School reform is often discussed as a battle among competing visions of what is best for children. Yet the tension between district and charter schools reveals that it can just as often be a battle between rationally motivated adults who care about stable jobs and reformers who exhibit little or no concern for adults, only for children. School districts are frequently one of the largest employers of residents in large cities. And of course, adults, not children, vote in elections.

Seen this way, local resistance to plans to expand the charter school sector should have been no surprise. Nor is it surprising when Russakoff reports, near the end of her narrative, about the frequent protests against Cami Anderson. As charter schools grew in number, parents in Newark could opt to enroll their children in either a district or charter school. Dissatisfaction with the district schools was great enough that almost half of all applicants to kindergarten preferred a charter school. Yet this took place at the same time that the community grew more vociferously opposed to charters. Russakoff explains: “Many charter parents had relatives who worked for district schools or other children who attended them, and they too were adamantly against closing [public] schools and eliminating jobs—even though both were inevitable consequences of the growth of charters. ‘You see parents dropping their children off at charter schools and then joining a picket at Two Cedar Street [the district headquarters] because I laid off their cousin,’ Anderson said.”

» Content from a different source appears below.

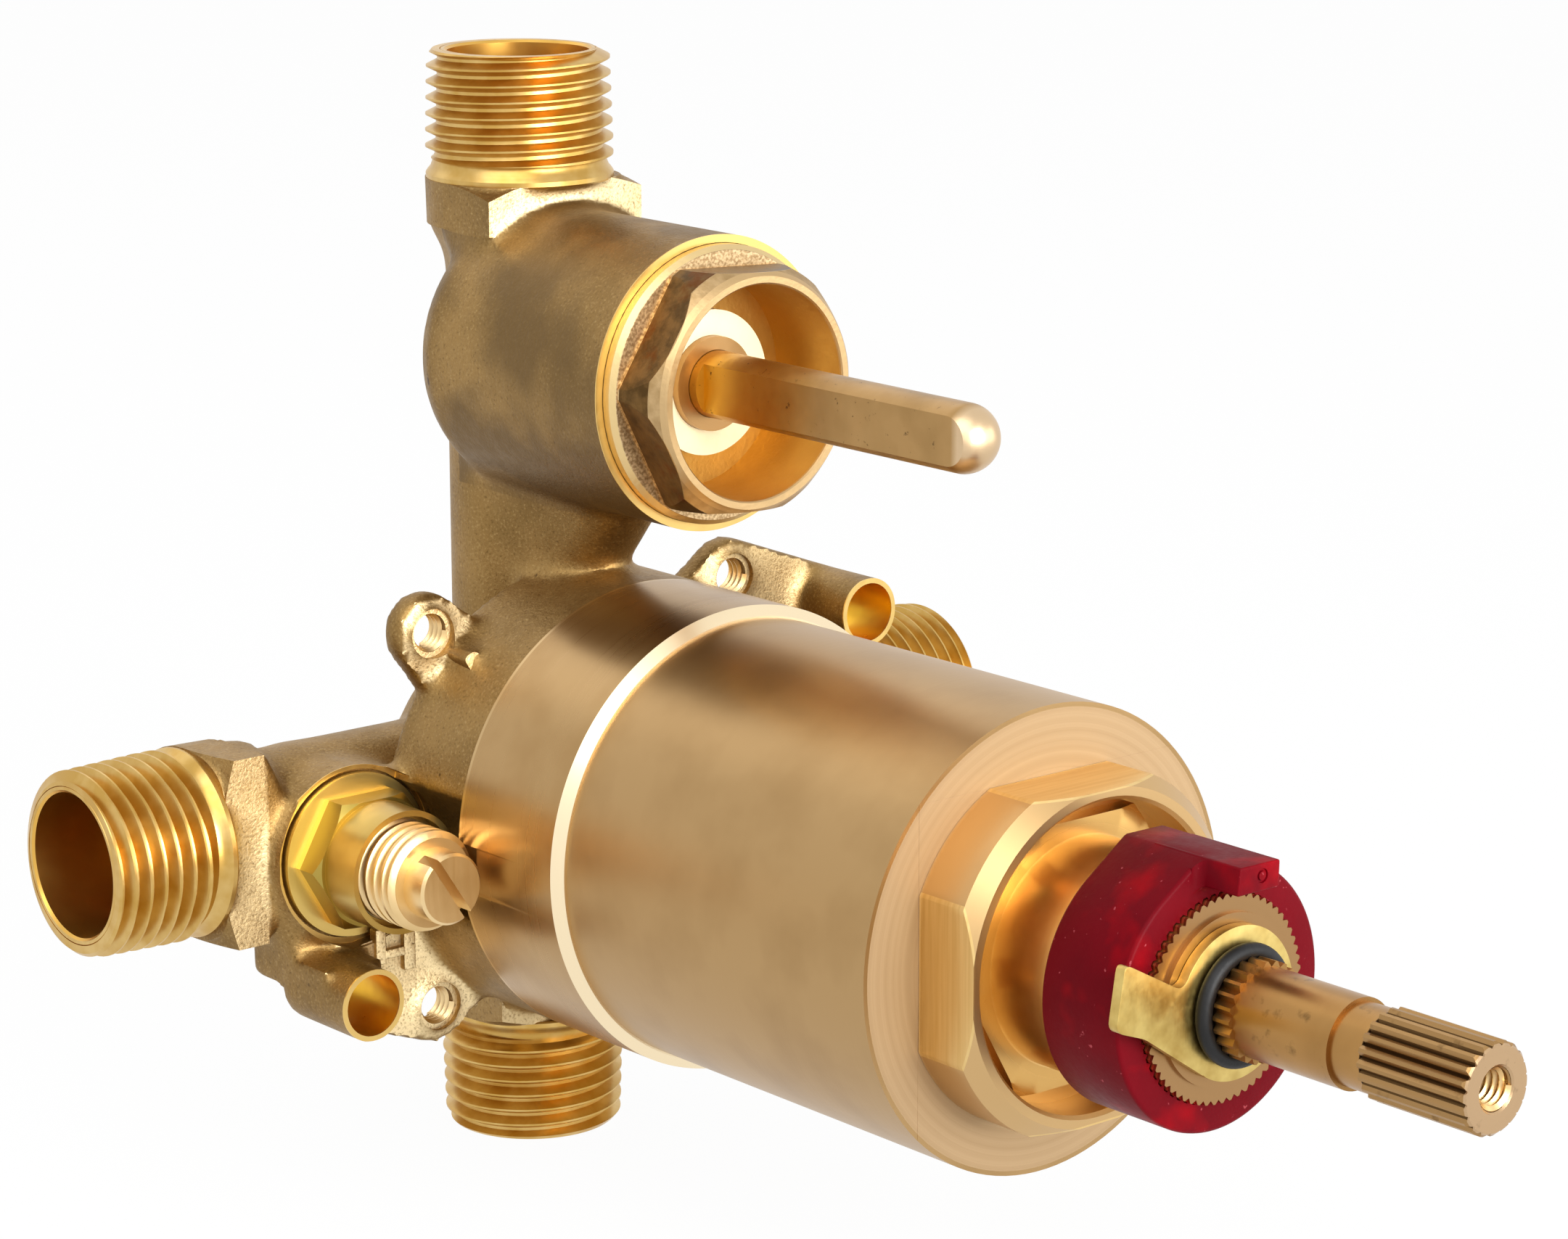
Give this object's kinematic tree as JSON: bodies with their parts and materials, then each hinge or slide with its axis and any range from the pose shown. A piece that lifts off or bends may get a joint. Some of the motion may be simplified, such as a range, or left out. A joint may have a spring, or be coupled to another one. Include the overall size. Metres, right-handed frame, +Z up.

Plenty of books reveal how complex social problems resist easy solutions. But only rarely does a book show us complexity through sympathetic portraits of smart, likable, well-meaning individuals at every level of a reform effort. Several excellent books on American education have been published in the past year: Elizabeth Green’s Building a Better Teacher, Dana Goldstein’s The Teacher Wars. Russakoff’s The Prize is at the head of the class.